I have all sorts of objections to this story. First of all, after spending much of the last four years comparing images of North Wales, described or dismissed as ‘topographical’, with the scenes they depict, I see no evidence that most topographical artists usually set out to give ‘accurate records’ of places. Some did, sometimes, especially when representing places and especially buildings so well known that many people would be in a position to compare the representation with the thing represented. But for many artists, especially when depicting remote and little visited locations, accuracy seems to have been a low priority, well below the desire to produce a harmonious or picturesque or dramatic composition. It is a simple misreading of Burke’s theory of the sublime to claim that paintings by Turner and others, described as ‘sublime’, evoke, or even seek to evoke, ‘feelings of awe, fear or horror’. Some of the places he painted might have done – the precipices, the towering waves, the threats of landslide or avalanche – but not the paintings themselves. I watched the reactions of visitors as they stopped in front of the sublime Dolbadern Castle. None was exhibiting outward signs of horror, and though a few might have been inwardly awed or apprehensive, they seemed able to cope, and passed on to the next exhibit cheerfully enough.
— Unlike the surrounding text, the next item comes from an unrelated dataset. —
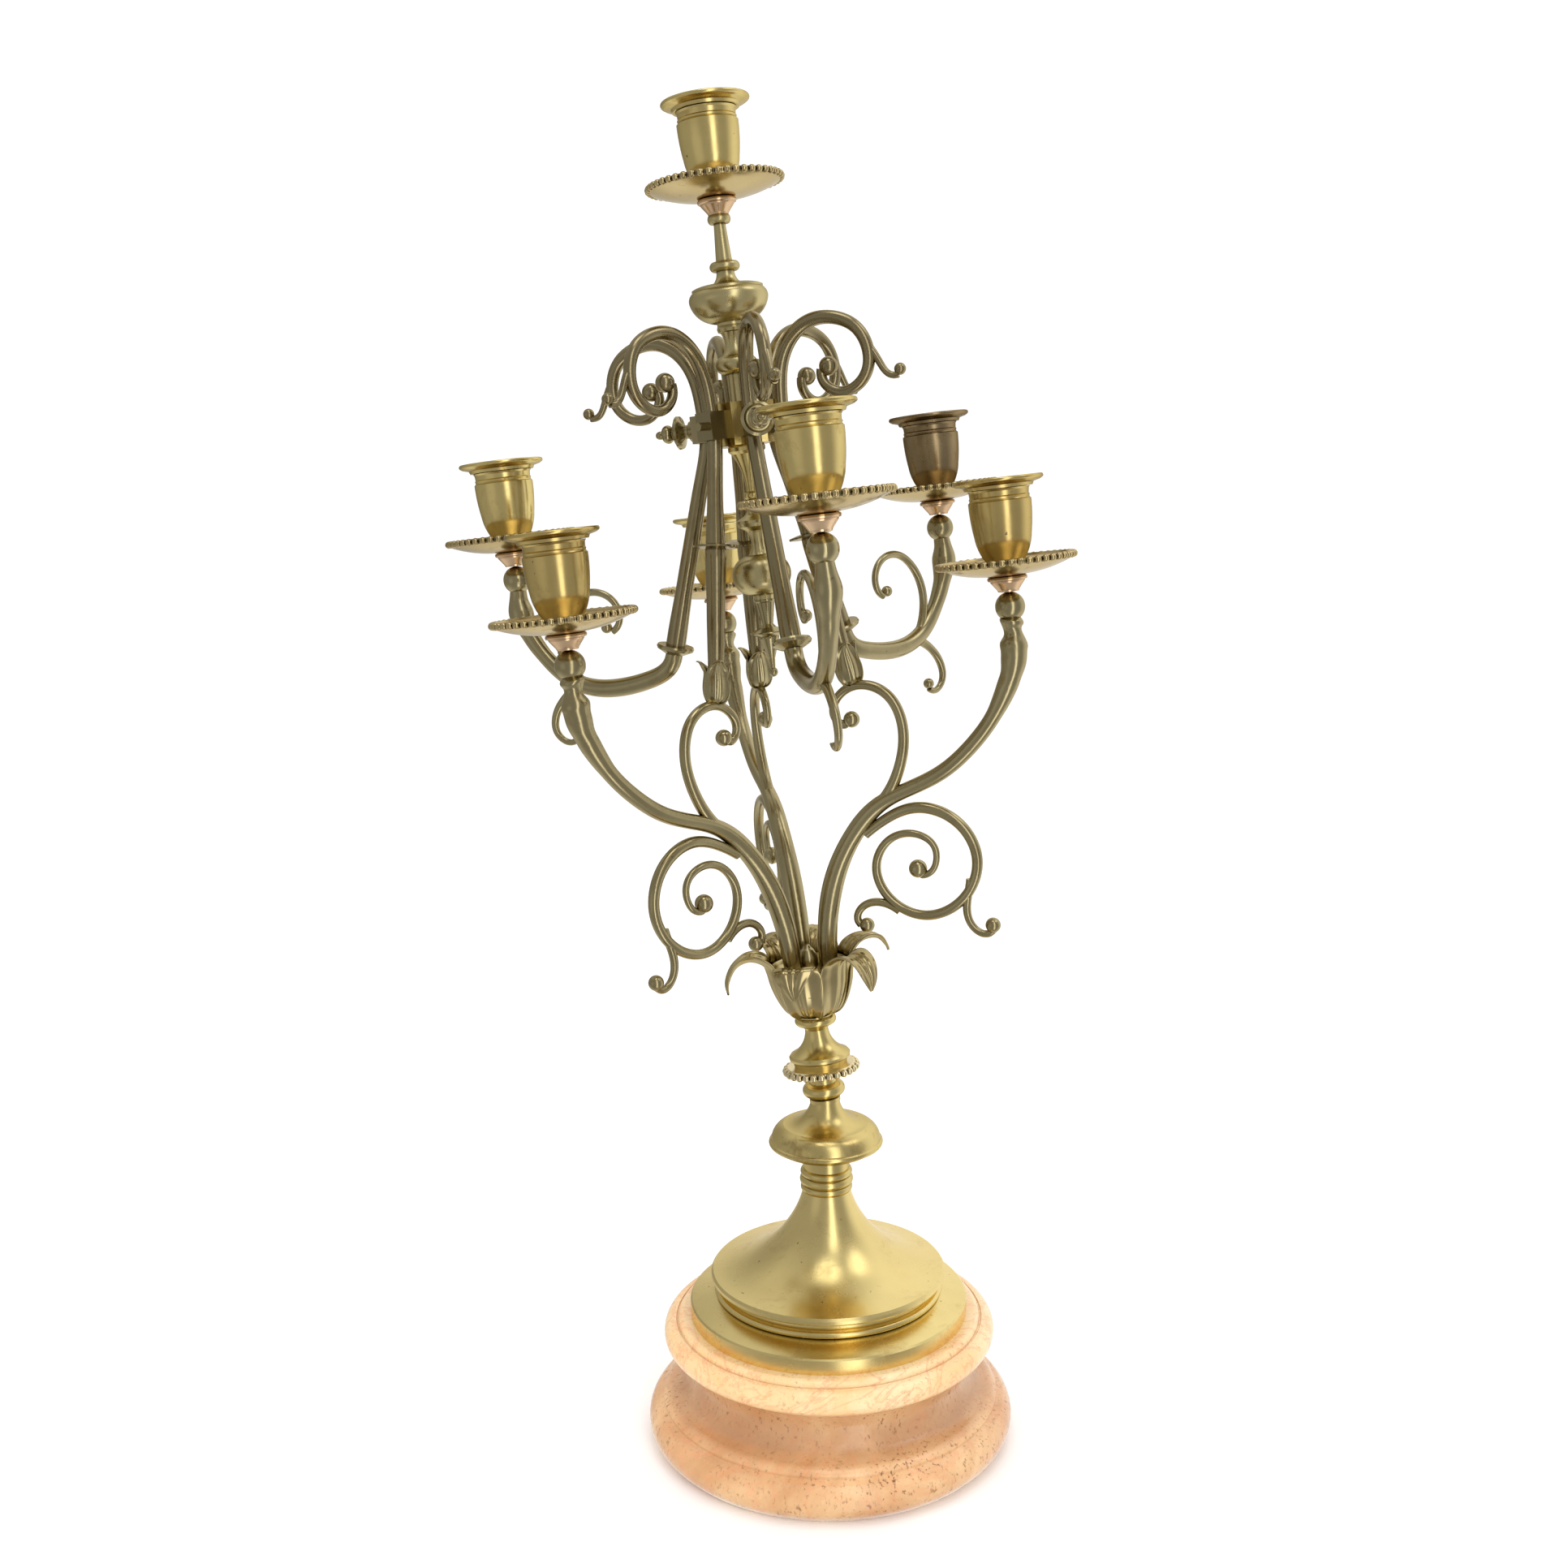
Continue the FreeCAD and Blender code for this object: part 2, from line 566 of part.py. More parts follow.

I’m happy to agree that the sublime in paintings seeks to evoke feelings different from those evoked by images described as topographical: as Burke argued, it addresses us more as isolated individuals than as social beings, and to some of us, in some moods, its address may seem more powerful, more immediate. Many supposedly topographical images however, many of them by Turner himself, whether or not they aspire to strict accuracy of representation, evoke ideas and feelings that sublime pictures do not: more social than solitary, more about the way landscapes are inhabited, shared, possessed, argued over, exploited – for better or worse, humanised. The story of the transcendent sublime seems to trivialise such notions and the feelings associated with them, and it is time for the opposite story to be told, in an exhibition of ‘topographical’ art that could be seen as a development from the wonderful and successful Paul Sandby show a couple of years ago. It could be based on the King’s Topographical Collection in the British Library, assembled on behalf of George III. It covers pretty well every county in Britain, and the images it contains – in a wide range of printing methods, often in sparkling condition, many beautifully hand-coloured, yet unknown to the wider public – are as much about the making of landscape in Britain as are the great paintings by the Big Three.